Restate word for word the lines of the data below, from the first through the one that has "shape), AMBER, 0.55)".

> _Collected data_
+ + +
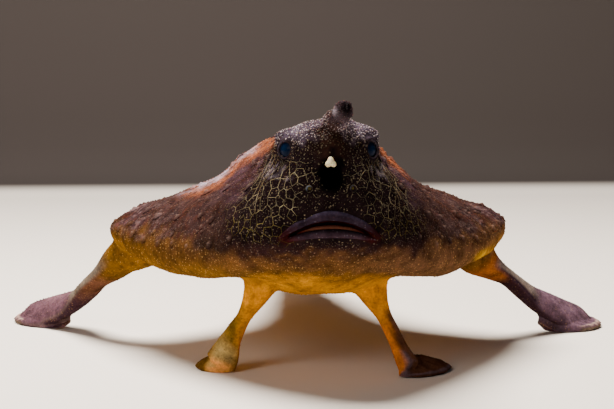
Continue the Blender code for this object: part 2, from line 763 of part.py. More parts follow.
def build_leg(name):
    gap = limb_gap(LEG_LINES[name])
    share = (LEG_JOINTS[0] + gap, LEG_JOINTS[1] - gap)
    shape = limb(LEG_LINES[name], LEG_SIZES[name], share, 7, 12)
    return finish(solid("pelvic_leg_" + name, shape), AMBER, 0.55)


def build_foot(name):
    share = (LEG_JOINTS[1] + limb_gap(LEG_LINES[name]), 1.0)
    shape = limb(LEG_LINES[name], LEG_SIZES[name], share, 4, 12)
    foot = solid("pelvic_fin_" + name, shape)
    combine(foot, [foot_fan(name)])
    return finish(foot, PLUM, 0.55)


def stand_on_origin(objects):
    """Move every mesh so that the whole stands on the origin."""
    low = Vector((math.inf,) * 3)
    high = Vector((-math.inf,) * 3)
    for obj in objects:
        for vertex in obj.data.vertices:
            low = Vector(map(min, low, vertex.co))
            high = Vector(map(max, high, vertex.co))
    middle = (low + high) / 2
    for obj in objects:
        for vertex in obj.data.vertices:
            vertex.co -= Vector((middle.x, middle.y, low.z))
        obj.data.update()


def main():
    clear_scene()
    objects = [
        build_head(),
        build_rostrum(),
        build_lure(),
        build_eye("eye_left", 1),
        build_eye("eye_right", -1),
        build_torso(),
        build_tail_base(),
        build_tail_tip(),
        build_dorsal_fin(),
        build_anal_fin(),
        build_caudal_fin(),
    ]
    for name in ("left", "right"):
        objects += [build_arm(name), build_hand(name), build_leg(name), build_foot(name)]
    stand_on_origin(objects)


main()
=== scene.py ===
# %% [markdown]
# # Sea batfish, a life-size museum model: the looks
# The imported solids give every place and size. This script lays one fine skin over
# them, with its lips, eyes, lure, bony bucklers, spinules and ray fins, paints it
# with node materials, and sets a plain studio round it with the camera where the
# photographer's was. Shapes are worked out in millimetres in the fish's own frame:
# y = 0 at the disc's corners, the fish faces -Y, and +X is its own left side.

import json
import math

import bpy
import numpy as np
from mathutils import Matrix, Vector
from mathutils.bvhtree import BVHTree
from mathutils.geometry import delaunay_2d_cdt

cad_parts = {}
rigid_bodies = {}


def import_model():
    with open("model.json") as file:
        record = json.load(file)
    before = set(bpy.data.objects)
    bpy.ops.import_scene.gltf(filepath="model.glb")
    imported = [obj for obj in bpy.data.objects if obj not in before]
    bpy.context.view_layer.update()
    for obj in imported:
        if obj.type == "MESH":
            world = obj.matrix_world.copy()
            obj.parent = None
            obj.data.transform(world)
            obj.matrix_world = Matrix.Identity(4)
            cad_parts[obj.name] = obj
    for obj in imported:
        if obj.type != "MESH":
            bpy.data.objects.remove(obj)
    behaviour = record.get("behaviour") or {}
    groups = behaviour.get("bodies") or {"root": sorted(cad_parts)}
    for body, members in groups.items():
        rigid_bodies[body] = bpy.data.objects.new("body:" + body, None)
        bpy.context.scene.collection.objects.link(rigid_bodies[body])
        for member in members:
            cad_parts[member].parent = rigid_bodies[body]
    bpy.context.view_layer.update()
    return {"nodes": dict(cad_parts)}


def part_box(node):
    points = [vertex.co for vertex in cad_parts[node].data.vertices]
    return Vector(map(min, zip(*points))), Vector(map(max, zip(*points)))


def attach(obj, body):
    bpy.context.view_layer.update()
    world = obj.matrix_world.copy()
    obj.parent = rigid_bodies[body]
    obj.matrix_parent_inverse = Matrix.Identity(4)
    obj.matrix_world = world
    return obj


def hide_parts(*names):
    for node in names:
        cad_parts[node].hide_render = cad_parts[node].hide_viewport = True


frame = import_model()
nodes = sorted(frame["nodes"])

# %% [markdown]
# ## Sizes
# The same named sizes as the solids', so that the skin lies on them. The torso
# begins at the neck cut and the tail is symmetrical, which gives the step from the
# fish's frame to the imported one.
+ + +
> _Exercise output_
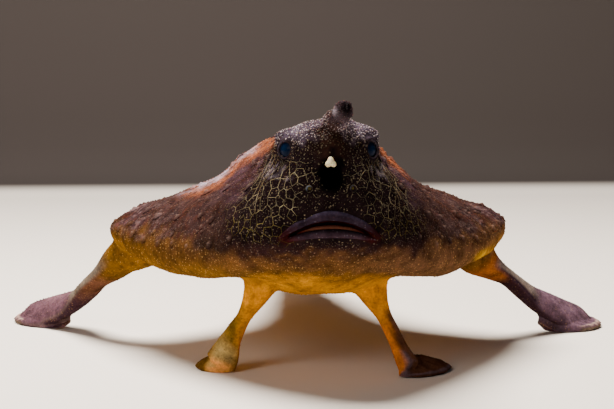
Continue the Blender code for this object: part 2, from line 763 of part.py. More parts follow.
def build_leg(name):
    gap = limb_gap(LEG_LINES[name])
    share = (LEG_JOINTS[0] + gap, LEG_JOINTS[1] - gap)
    shape = limb(LEG_LINES[name], LEG_SIZES[name], share, 7, 12)
    return finish(solid("pelvic_leg_" + name, shape), AMBER, 0.55)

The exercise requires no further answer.